In Rwanda, this technology has been implemented successfully in Rulindo and Kamonyi Districts. Participants at the meeting visited these initiatives and held in-depth discussions about the procedures and commercial viability of these initiatives. The idea behind this exchange is to compare and adapt appropriate elements that ensure that seed systems are able to sustain long-term demand and supply of clean planting material.

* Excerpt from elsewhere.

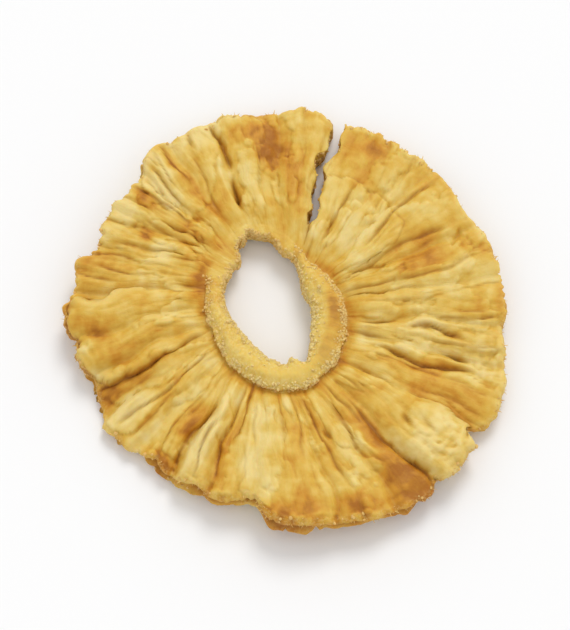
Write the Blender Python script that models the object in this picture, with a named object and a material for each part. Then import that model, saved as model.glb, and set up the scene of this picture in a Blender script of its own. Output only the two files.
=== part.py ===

Calling for increased collaboration between the public and private sectors
When the Director General Dr Jean Jacques Muhinda of the Rwanda Agriculture Board (RAB) opened the Sweetpotato Seed Systems Community of Practice meeting in Kigali on 28 April 2015, he commended the efforts of his institution, other national sweetpotato programmes, NGOs, and the International Potato Center, for their work on developing a clean seed system for sweetpotato. He concluded with strong encouragement to colleagues in the Community of Practice: “I urge you to benefit from this annual consultation and I trust that you will take back ideas to your own country communities to test and put into practice for the benefit of sweetpotato farmers across sub-Saharan Africa.”
This kind of encouragement, commitment and support from the public and private sectors will be critical in the development of effective sweetpotato seed systems. For members of the community of practice, collaboration not only helps to drive up demand, it also facilitates the implementation of effective delivery channels that will put ‘clean’ seed in the hands of farmers when they require it.